Des cours d'eau "tributaires de la météo"

Le constat est le même pour les eaux de surface. La situation des cours d'eau s'est nettement améliorée depuis l'arrivée des pluies à la mi-octobre. Comparée aux nappes phréatiques, la variation du débit des cours d'eau est beaucoup plus réactive aux intempéries. "On est tributaires de la météo", explique le Service central d'hydrométéorologie et d'appui à la prévision des inondations (Schapi) à franceinfo. Résultat : les cours d'eau situés sur le flanc ouest du pays, le Nord-Pas-de-Calais, le Haut-Rhin et les Alpes enregistrent des débits d'eau largement supérieurs à la moyenne historique (1990-2020). Certains d'entre eux sont placés en vigilance jaune ou orange par Vigicrues, le service d'information sur le risque de crues en France. C'est notamment le cas de la Lys, une rivière du Pas-de-Calais. Un débit moyen de +563,4% par rapport aux normales a été enregistré dans la commune de Delettes, causant d'importantes inondations.
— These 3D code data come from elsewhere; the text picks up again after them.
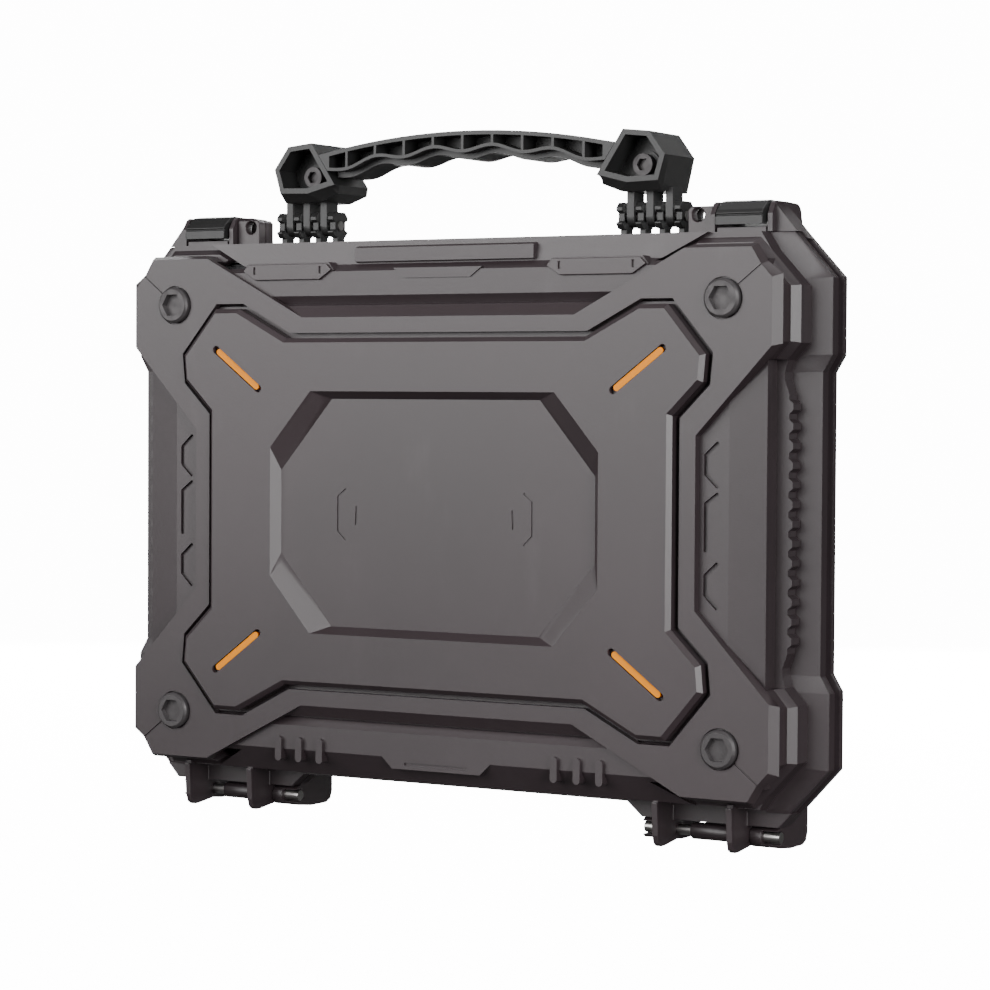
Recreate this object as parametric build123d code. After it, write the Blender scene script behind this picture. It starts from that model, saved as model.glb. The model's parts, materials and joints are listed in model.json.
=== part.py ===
from build123d import *
import math
import os

os.makedirs("parts", exist_ok=True)

# Waterproof tool case, standing on its hinge side, all sizes in millimetres
# +X to the right, +Y to the rear, +Z up, lid towards -Y

# Overall shape
case_depth = 80.0
stand_height = 15.1
running_gap = 0.05
seam_gap = 0.3

# Rim, half sizes about the centre of the front
rim_half_width = 166.2
rim_half_height = 112.9
centre_z = stand_height + rim_half_height
top_z = centre_z + rim_half_height
rim_corner_width = 16.5
rim_corner_height = 18.0
rim_corner_length = 30.1
waist_inset = 3.9
waist_slope = 6.6
lid_rim_thickness = 4.8
base_rim_thickness = 3.0
rim_front_y = -14.0
parting_y = -8.4
shadow_width = 3.8
shadow_depth = 2.6

# Steps of the lid front, from the raised panel back
panel_step = 3.5
frame_thickness = 3.5
band_rise = 0.8
cavity_wall = 4.5
front_y = -case_depth / 2
rear_y = case_depth / 2
frame_y = front_y + panel_step
shell_y = frame_y + frame_thickness
band_y = shell_y - band_rise
lid_floor_y = shell_y + cavity_wall
base_face_y = parting_y + seam_gap
lid_step_y = rim_front_y + lid_rim_thickness
base_step_y = lid_step_y + shadow_width
base_back_y = base_step_y + base_rim_thickness

# Lid body, half sizes and insets from the rim
lid_side_inset = 16.6
lid_edge_inset = 0.6
lid_edge_rise = 2.4
lid_corner_inset = 10.0
lid_side_step = 2.0
lid_half_width = rim_half_width - lid_side_inset
lid_half_height = rim_half_height - lid_edge_inset
top_edge_y = -26.5
side_panel_inset = 3.3
side_panel_edge = lid_half_width - side_panel_inset
side_panel_edge_y = -30.5
side_crease_width = 14.8
side_crease = side_panel_edge - side_crease_width
side_step_y = -22.5
cove_y = -15.5
valley_depth = 1.8
band_inset = 12.7
band_height = 10.0
band_outer = lid_half_height - band_inset
band_inner = band_outer - band_height

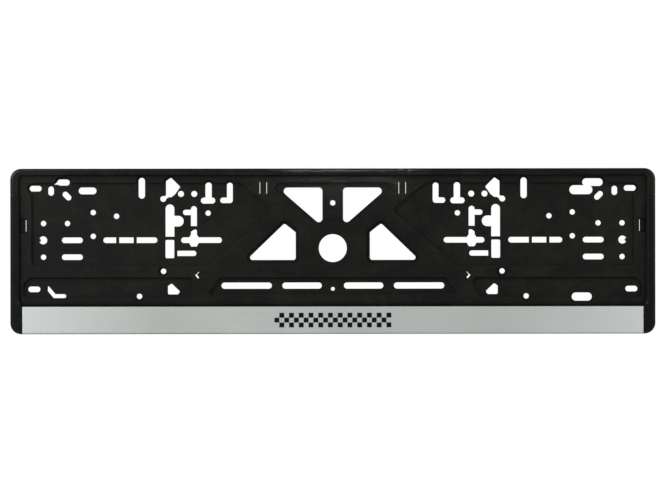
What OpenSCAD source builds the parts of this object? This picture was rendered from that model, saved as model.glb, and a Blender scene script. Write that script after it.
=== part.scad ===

"La pluie a été assez copieuse sur ces territoires et ça se ressent dans les cours d'eau", détaille le Schapi, qui ajoute que, pour autant, "il existe certaines nuances selon les régions". En effet, le pourtour méditerranéen ainsi que le Puy-de-Dôme, la Loire, la Haute-Loire, l'Ardèche et la Drôme sont encore touchés par des déficits au niveau de l'eau de surface. De manière générale, "on est plutôt sur des niveaux assez élevés par rapport aux normales de saison", explique le Schapi. Et qu'en est-il des mois à venir ? "Les cours d'eau ont un effet mémoire : ils gardent l'eau jusqu'à ce que tout se soit écoulé dans la mer ou l'océan, mais si les précipitations persistent, le niveau des cours d'eau sera maintenu." C'est, en effet, ce que prévoit Météo-France pour les prochaines semaines. "Ce scénario pluvieux devrait persister sur le prochain trimestre", conclut Simon Mittelberger.